Step 1// Get FlowerFamilyID from SQL server & dump in a text file. This has about 100 entries
FlowerFamilyID FamilyName
1 Acanthaceae
2 Agavaceae
Step 2// A csvfile has flowerid, flowercommonname. Read csv file (about 10000 entries) and store them in a list eg:
1|Rose
2|American water willow
3|false aloe
Step 3// Lucene index is created on Book/Journal for that day
Step 4// for every familyflowerID from datatextfile call SearchFlower(flowerfamilyID, flower list). returns all flowers found in that book/journal
Step 5// In search function I call Lucene query parser & search for 10000 flower entries, if found store the first hit with score in a list
public static List<flowerResult> searchText(String flowerfamilyid, List<flower> flowers)
{
DateTime startdate = DateTime.Now;
List<flowerResult> results = new List<flowerResult>();
Document doc = new Document();
foreach (var flower in flowers)
{
string[] separators = { ",", ".", "!", "?", ";", ":", " " };
string value = flower.getFlower().Trim().ToLower();
string[] words = value.Split(separators, StringSplitOptions.RemoveEmptyEntries);
String criteria = string.Empty;
if (words.Length > 1)
criteria = "\"" + value+ "\"";
else
criteria = value;
if (string.IsNullOrEmpty(criteria))
continue;
criteria = criteria.Replace("\r", " ");
criteria = criteria.Replace("\n", " ");
QueryParser queryParser = new QueryParser(VERSION, "body", analyzer);
string special = " +body:" + criteria;
Query query = queryParser.Parse(special);
try
{
IndexReader reader = IndexReader.Open(luceneIndexDirectory, true);
Searcher indexSearch = new IndexSearcher(reader);
TopDocs hits = indexSearch.Search(query, 1);
if (hits.TotalHits > 0)
{
float score = hits.ScoreDocs[0].Score;
if (score > MINSCORE)
{
flowerResult result = new flowerResult(flower.getId(), flower.getFlower(), score);
results.Add(result);
}
}
indexSearch.Dispose();
reader.Dispose();
indexWriter.Dispose();
}
catch (ParseException e)
{//"Could not parse article.

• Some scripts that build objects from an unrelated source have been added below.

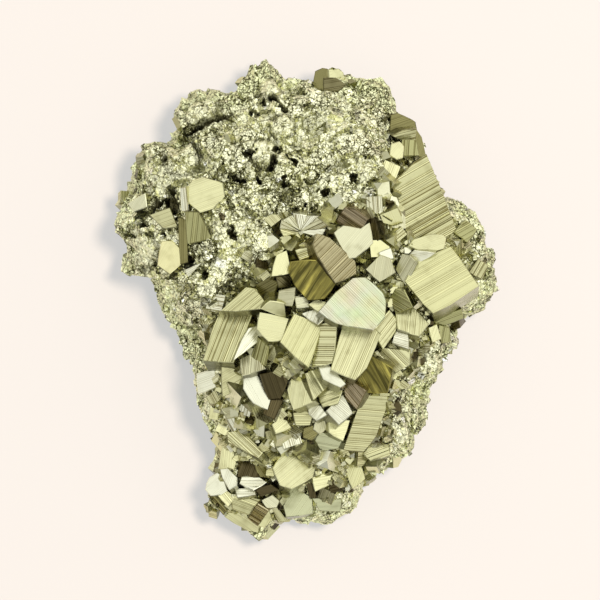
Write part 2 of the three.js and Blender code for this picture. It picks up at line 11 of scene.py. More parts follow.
import bpy
import numpy as np
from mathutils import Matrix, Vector


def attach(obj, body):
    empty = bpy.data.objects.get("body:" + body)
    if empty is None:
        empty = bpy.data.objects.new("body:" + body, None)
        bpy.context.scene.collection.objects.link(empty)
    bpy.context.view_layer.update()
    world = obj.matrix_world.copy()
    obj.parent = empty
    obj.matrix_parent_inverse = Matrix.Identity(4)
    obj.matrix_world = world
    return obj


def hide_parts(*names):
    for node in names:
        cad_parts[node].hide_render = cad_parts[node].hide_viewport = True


bl_info = {
    "name": "Pyrite Specimen",
    "version": (1, 0, 0),
    "blender": (4, 5, 0),
    "location": "View3D > Sidebar > Pyrite",
    "description": "Builds a granular pyrite lump crusted with striated crystals",
    "category": "Add Mesh",
}

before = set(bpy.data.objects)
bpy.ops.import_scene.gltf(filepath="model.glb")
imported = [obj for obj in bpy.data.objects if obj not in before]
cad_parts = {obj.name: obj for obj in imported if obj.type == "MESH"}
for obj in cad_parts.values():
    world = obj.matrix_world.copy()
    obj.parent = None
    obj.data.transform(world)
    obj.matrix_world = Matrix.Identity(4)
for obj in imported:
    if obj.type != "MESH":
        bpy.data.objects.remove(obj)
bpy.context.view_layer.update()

MM = 0.001
NODE = "pyrite_specimen"
# From the tables' origin to the middle of the specimen's box, in mm.
DATUM_SHIFT = np.array([0.09, 0.10, 0.0])

# Outline of the lump seen from above, counter-clockwise from the top peak.
OUTLINE = [
    (-6.6, 39.3), (-9.4, 37.8), (-12, 34.8), (-15.6, 33.7), (-18.4, 34), (-22, 31.9),
    (-22, 27.6), (-26.5, 26.3), (-28.8, 23.5), (-29.6, 18), (-31.6, 13), (-30.1, 8.2),
    (-31, 4.4), (-24.8, 4.2), (-22.9, -1.3), (-21, -6.4), (-19.2, -11), (-19, -17.1),
    (-16.2, -21.4), (-13.6, -25), (-14.8, -30), (-15.8, -33.2), (-13, -35), (-8.6, -38.9),
    (-5.4, -36.9), (-1.6, -36.3), (3, -37), (7.3, -35), (9.6, -31.5), (14, -29.1),
    (18.7, -26), (18.5, -20.8), (18.7, -15.5), (21.9, -12.4), (24.3, -7.3), (25.1, -2.6),
    (29.9, -0.8), (31.8, 3.4), (31.2, 8.7), (28.8, 14.2), (25.2, 17.2), (22.3, 17.9),
    (19.7, 22.6), (19.2, 27.8), (16.6, 30.2), (14.6, 32.6), (11.9, 34.9), (7.8, 35.7),
    (4.2, 37.4), (1.2, 36.8), (-1.4, 37.2), (-4.1, 37.1),
]

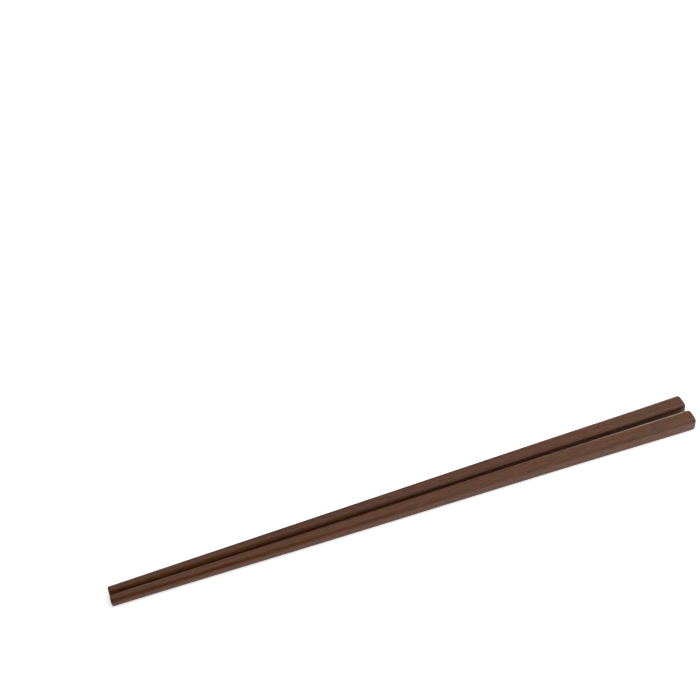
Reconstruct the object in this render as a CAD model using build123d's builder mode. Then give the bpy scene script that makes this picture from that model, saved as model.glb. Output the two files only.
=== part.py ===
"""A pair of plain hardwood chopsticks, lying side by side with the tips together.

Each stick is one piece of solid hardwood: four flat facets taper evenly from the butt to
the tip, and one cutter rounds the long edges between them. The tip is cut square and the
butt is sanded to a low crown. Both sticks lie on their lower facets. The butts point
along +X, +Z is up, and the origin is on the ground in the middle of the pair. All lengths
are in millimetres.
"""
import os
from math import asin, atan, degrees

from build123d import *

# Size of one stick
stick_length = 250.0
butt_side = 6.9
tip_side = 4.15

# Rounding of the four long edges, the same all the way along
edge_radius = 1.5

# Ends: the butt is crowned and its rim softened, and the tip only has its edge broken
butt_crown_radius = 13.0
butt_rim_radius = 0.8
tip_rim_radius = 0.4

# How the two sticks lie: the tips almost touch and the butts stand a little apart
tip_gap = 0.1
butt_gap = 2.1

# No edge is rounded by more than this share of the tip, and no rim of the edge it meets
edge_limit_share = 0.45
rim_limit_share = 0.9

# The crowning cut reaches past the corners, which lie within 0.71 of a side from the axis
crown_reach_share = 0.75

long_edge = min(edge_radius, edge_limit_share * tip_side)
butt_rim = min(butt_rim_radius, rim_limit_share * long_edge)
tip_rim = min(tip_rim_radius, rim_limit_share * long_edge)
crown_reach = crown_reach_share * butt_side
crown_angle = degrees(asin(crown_reach / butt_crown_radius))

# Each facet slopes by this angle, so the axis climbs by it when a facet lies on the ground
facet_slope = degrees(atan((butt_side - tip_side) / 2 / stick_length))
tip_spacing = tip_side + tip_gap
butt_spacing = butt_side + butt_gap
spread = degrees(atan((butt_spacing - tip_spacing) / 2 / stick_length))

# One outline of the taper serves both views: it starts at the tip and is level with the axis
taper_outline = (
    (0, -tip_side / 2),
    (stick_length, -butt_side / 2),
    (stick_length, butt_side / 2),
    (0, tip_side / 2),
)

os.makedirs("parts", exist_ok=True)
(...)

Details: " + e.Message);
}
}
return results;
}
public class flower
{
public long flowerID {get;set;}
public string familyname {get;set;}
public string flower {get;set;} //common name
}
I tried running this, & it completed in 5 days. But I need to finish this within a day bcoz results are used for further analysis. So, I split up the csv file into 10 different files and the job completed in 2 days. I was told by team leader to use multiple threads to enhance the speed. I have no clue how to do that. Can somebody help me?
Thanks R